The distribution remains subject to the conditions set forth in the Separation and Distribution Agreement between AWI and AFI, a form of which has been filed as an exhibit to AFI’s Registration Statement on Form 10, including receipt of an opinion from Skadden, Arps, Slate, Meagher & Flom LLP to the effect that the separation and distribution should qualify as a transaction that generally is tax-free to AWI and AWI’s shareholders for U.S. federal income tax purposes. AWI may also cancel or terminate the distribution if, at any time prior to the distribution, AWI’s board of directors determines, in its sole discretion, that it is inadvisable to effect the distribution.
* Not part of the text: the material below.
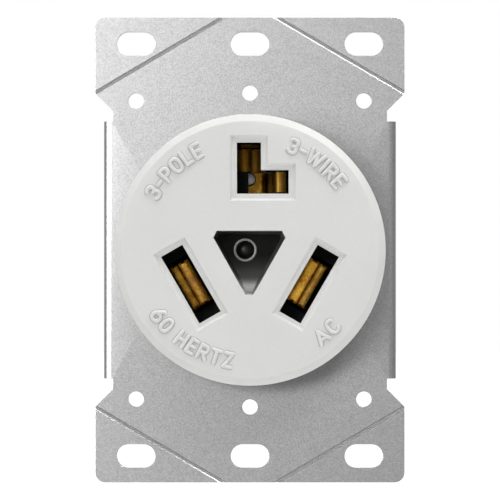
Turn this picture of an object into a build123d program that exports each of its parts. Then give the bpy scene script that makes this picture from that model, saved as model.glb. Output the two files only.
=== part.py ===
from build123d import *
import os

# Three prong dryer receptacle for a two-gang wall box, millimetres.
# X runs to the right, Y runs back into the wall and Z runs up.
# The origin is the centre of the strap's back face.

# Mounting strap
STRAP_THICK = 1.2
EAR_HALF_WIDTH = 31.225
STRAP_HALF_HEIGHT = 46.97
EAR_INNER_Z = 31.65
EAR_CORNER_R = 2.0
NECK_HALF_WIDTH = 27.69
NECK_TOP_Z = 28.1
FLANGE_OUTER_X = 29.57
FLANGE_HALF_LENGTH = 26.0
FLANGE_DEPTH = 4.8
BEND_OUTER_R = 1.6
STRAP_OPENING_R = 23.2
GANG_SPACING = 46.04
BOX_SCREW_SPACING = 83.34
BOX_SLOT_LENGTH = 7.8
BOX_SLOT_WIDTH = 4.8
PLATE_HOLE_R = 1.57
PLATE_CENTRE_SPACING = 63.5
PLATE_GANG_SPACING = 60.33
SCORE_OUTER_Z = 31.8
SCORE_INNER_X = 5.46
SCORE_WIDTH = 0.8
SCORE_DEPTH = 0.4
SCORE_RISE = 0.01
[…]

Following the separation, AWI will be made up of the Armstrong Building Products unit which is the global leader in providing suspended ceiling solutions for use in renovation and new construction, both in commercial and residential spaces, with diverse end-use applications. In 2015, Armstrong Building Products generated approximately $1.3 billion of revenue. AWI will continue to strengthen its leadership position in key domestic and international end markets by leveraging recently completed investments in expanded sales and manufacturing capabilities. It is well-positioned with attractive opportunities for enhanced growth and margins. With 3,700 team members worldwide, AWI will operate 25 manufacturing facilities in nine countries including the Worthington Armstrong Venture (WAVE JV).

AFI will continue to lead in the design, manufacture and sales of high-quality flooring products in North American and Asian markets. In 2015, Armstrong Flooring generated approximately $1.2 billion of revenue. Armstrong Flooring’s North American residential franchise is an innovation leader in vinyl, laminate and hardwood products. Its North American and international commercial businesses provide high performance resilient flooring products including vinyl sheet, linoleum, vinyl composition and luxury vinyl tile, with significant ongoing investments focused on LVT leadership. Armstrong Flooring will pursue these markets under the same trusted brands—which include Armstrong and Bruce—with the continued strategy to be customers’ preferred partner for flooring solutions. With 3,700 team members worldwide, AFI will operate 17 manufacturing facilities in three countries.

Uncertainties Affecting Forward-Looking Statements

Disclosures in this release, including without limitation, those relating to our plan to separate our Flooring business from our Ceilings (Building Products) business into two independent, publicly traded companies and any related financial information, and in our other public documents and comments contain forward-looking statements within the meaning of the Private Securities Litigation Reform Act of 1995. Those statements provide our future expectations or forecasts and can be identified by our use of words such as “anticipate,” “estimate,” “expect,” “project,” “intend,” “plan,” “believe,” “outlook,” “target,” “predict,” “may,”


“will,” “would,” “could,” “should,” “seek,” and other words or phrases of similar meaning in connection with any discussion of future operating or financial performance. Forward-looking statements, by their nature, address matters that are uncertain and involve risks because they relate to events and depend on circumstances that may or may not occur in the future. As a result, our actual results may differ materially from our expected results and from those expressed in our forward looking statements. A more detailed discussion of the risks and uncertainties that could cause our actual results to differ materially from those projected, anticipated or implied is included in the “Risk Factors” and “Management’s Discussion and Analysis” sections of AWI’s reports on Forms 10-K and 10-Q and AFI’s Registration Statement on Form 10, each as filed with the U.S. Securities and Exchange Commission. Forward-looking statements speak only as of the date they are made. Neither AWI nor AFI undertakes any obligation to update any forward-looking statements beyond what is required under applicable securities law.